There’s a project bridging ActivityPub and AT proto that’s pretty far along.
But it’s set up to be a single, central bridge. On the AP side, it looks like one ginormous AP server that has all AT accounts. And vice versa on on the AT side, like one big AT server that has all the AP accounts in the world. (Not sure how that’s gonna work with moderation and instance-blocking.)
Not to come across as too entitled around a project that’s already incredibly ambitious, but I was a li’l disappointed in that. We already have problems with big servers like mastodon.social and threads.net. I guess what I was hoping for was more a service you could run on your instance to AT-ify it.
The centralization does solve a huge problem.
Let’s say there were two competing instances of the bridge, one called bridge.taran and the other called bridge.eilonwy.
Let’s say there’s some celebrity on AT called Liza Radley that everyone loves. She is liza.radley.some.at.url.example.

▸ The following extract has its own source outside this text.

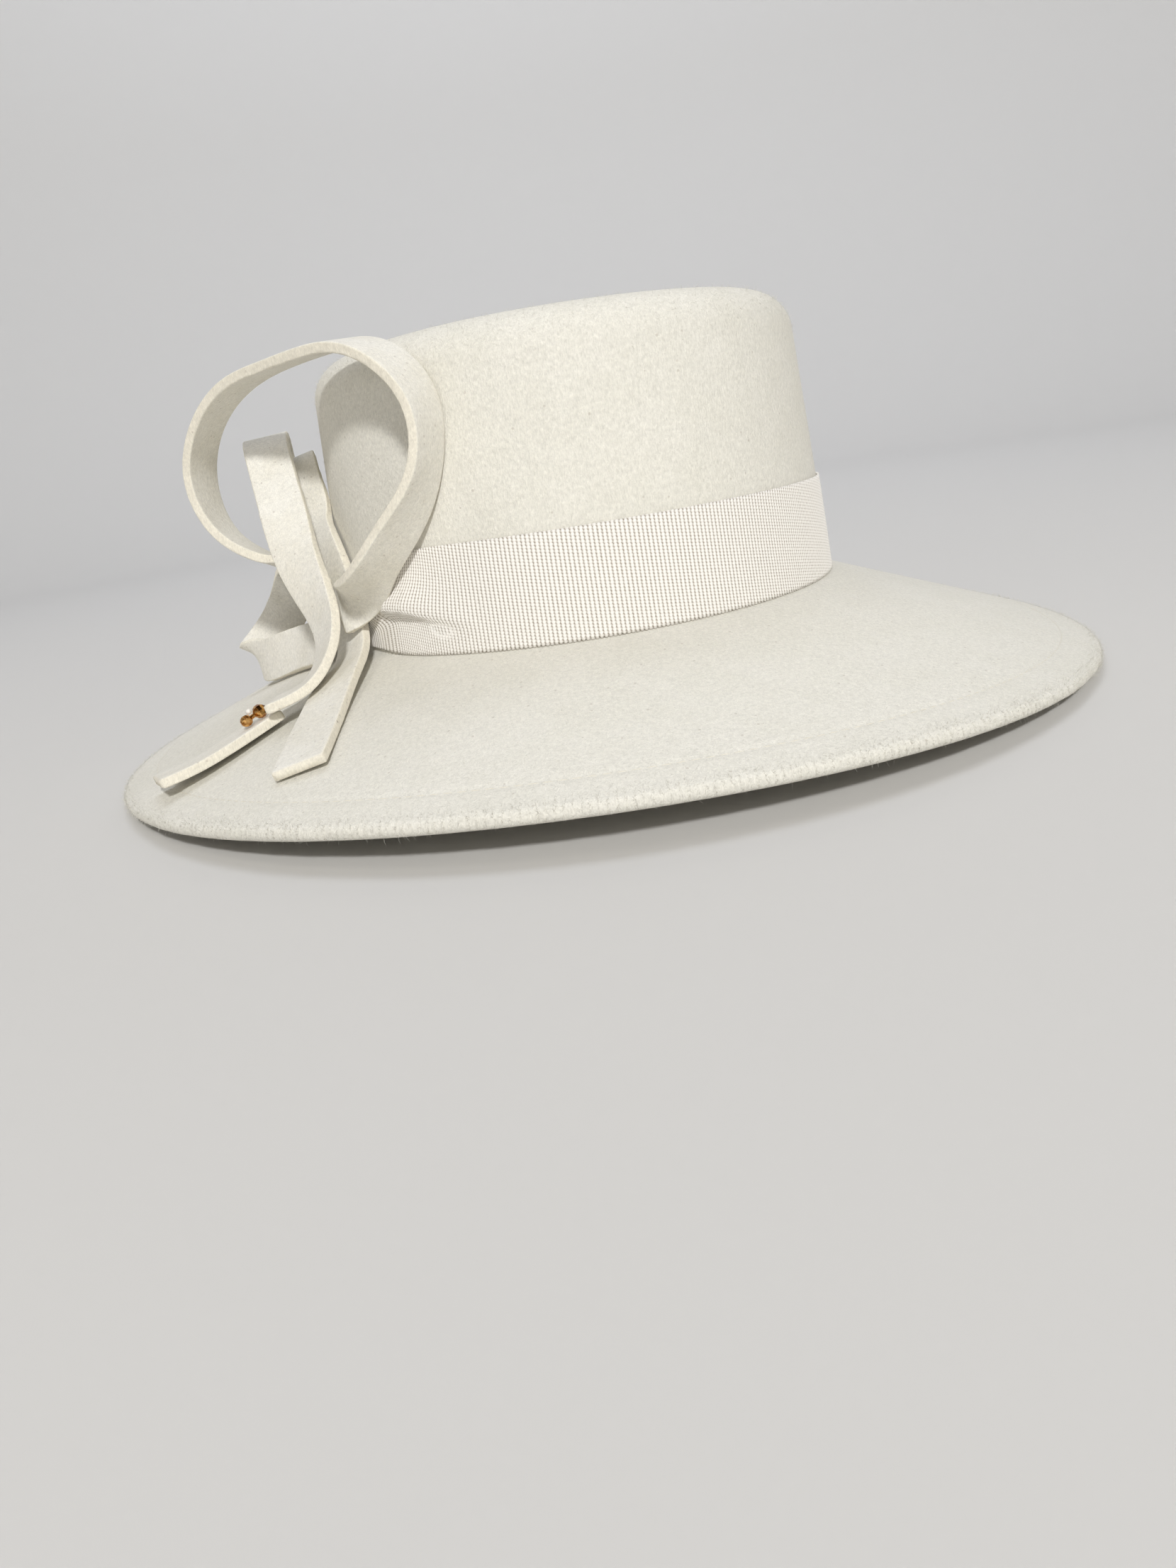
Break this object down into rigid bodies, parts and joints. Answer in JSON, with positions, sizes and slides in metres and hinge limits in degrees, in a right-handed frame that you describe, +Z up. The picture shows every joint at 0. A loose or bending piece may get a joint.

Because of the two competing bridges, she’d be in two places at once on the AP side, both at @liza.radley.some.at.url.example@bridge.taran and @liza.radley.some.at.url.example@bridge.eilonwy.
That’s not good, hackers, that’s not good.

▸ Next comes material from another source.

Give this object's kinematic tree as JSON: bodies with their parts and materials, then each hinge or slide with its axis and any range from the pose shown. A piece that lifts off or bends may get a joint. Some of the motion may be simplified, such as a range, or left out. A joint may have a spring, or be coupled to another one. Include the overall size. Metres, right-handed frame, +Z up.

Not just the duplicates themselves, but how it leads to the “two mirrors facing each other” effect where bridge.taran would think that @liza.radley.some.at.url.example@bridge.eilonwy is a real AP account and try to bring it into AT, and then bridge.eilonwy would think that liza.radley.some.at.url.example.bridge.taran is a real AT account and bring that copy back to AP as liza.radley.some.at.url.example.bridge.taran@bridge.eilonwy and so on endlessly.

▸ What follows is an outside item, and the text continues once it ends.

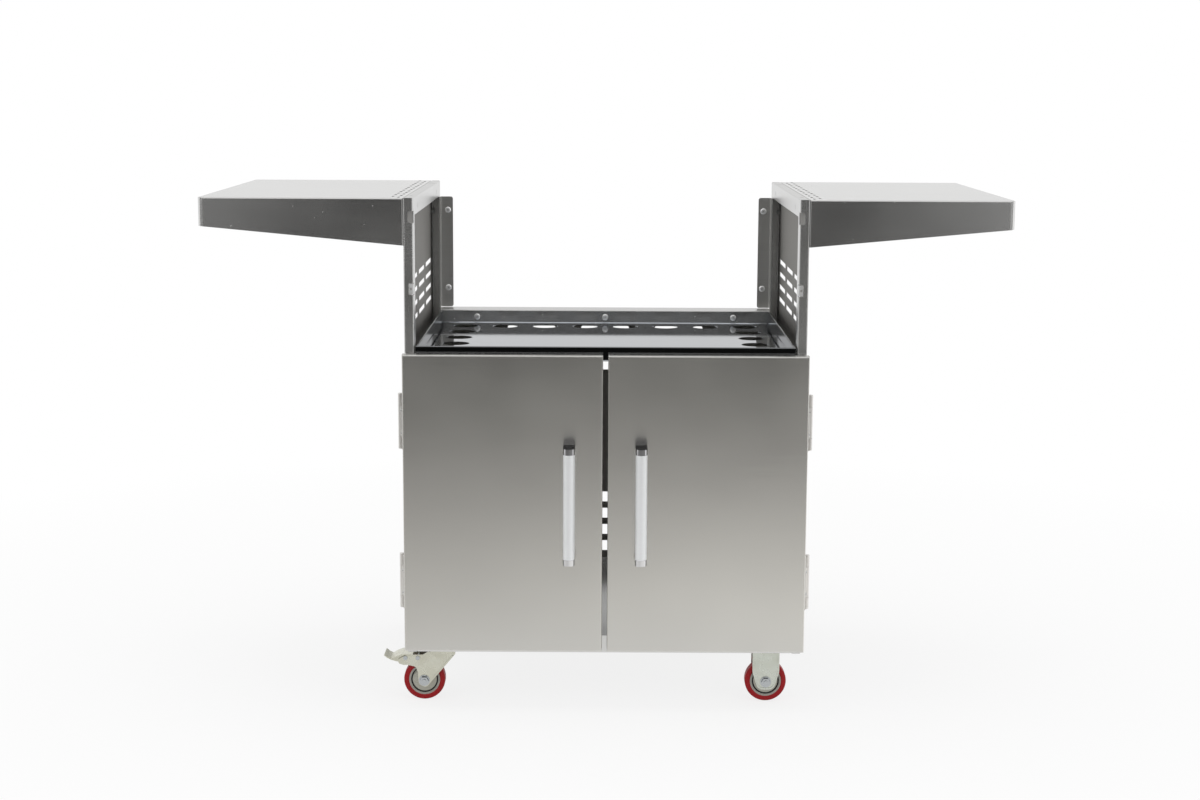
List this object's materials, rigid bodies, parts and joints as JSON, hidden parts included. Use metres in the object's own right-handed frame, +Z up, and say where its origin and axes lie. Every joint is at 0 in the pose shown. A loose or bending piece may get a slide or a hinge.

Can we solve this somehow?
I mean, if changing either or both of the two protocols were on the table, it’d be pretty easy. Just as you don’t need to write out the instance name half of accounts on your own instance, because the protocol treats “local accounts” separately, it could just as easily treat “AT accounts” separately, without having to tie each of them mention to a specific bridge.
Or if through some FEP or another, AT bridges could be made recognizable on AP so that users of bridge.eilonwy could see the @liza.radley.some.at.url.example@bridge.taran, recognize (through I dunno webfinger or something, I don’t understand this stuff technically) that bridge.taran is a bridge, and see that AT accounts from it are already bridged, and also to make a good-faith decision on whether to use refer to the other bridge’s version of that account or to make their own bridge of that AT user’s AT presence.
After sending the above to FEP peeps more level-headed than myself, I thought of another approach. There could be “bi-protocol instances” where what you write pops up on both protocols, with mentions of other accounts on both protocols working, and boosts of stuff staying on the side of its own protocol, so AP people wouldn’t have to worry about getting boosted into AT space. And maybe the same could go for threads and any posts with mentions, they’d stay on the appropriate side.
This could even be implemented client-side, in a bi-protocol client that you could hook up to an AP account and AT account; your posts on your main timeline would go to both places, while replies would stay on the side of whomever you’re replying to.
The FEP peeps pointed out that FEP-fffd is what I’m looking for.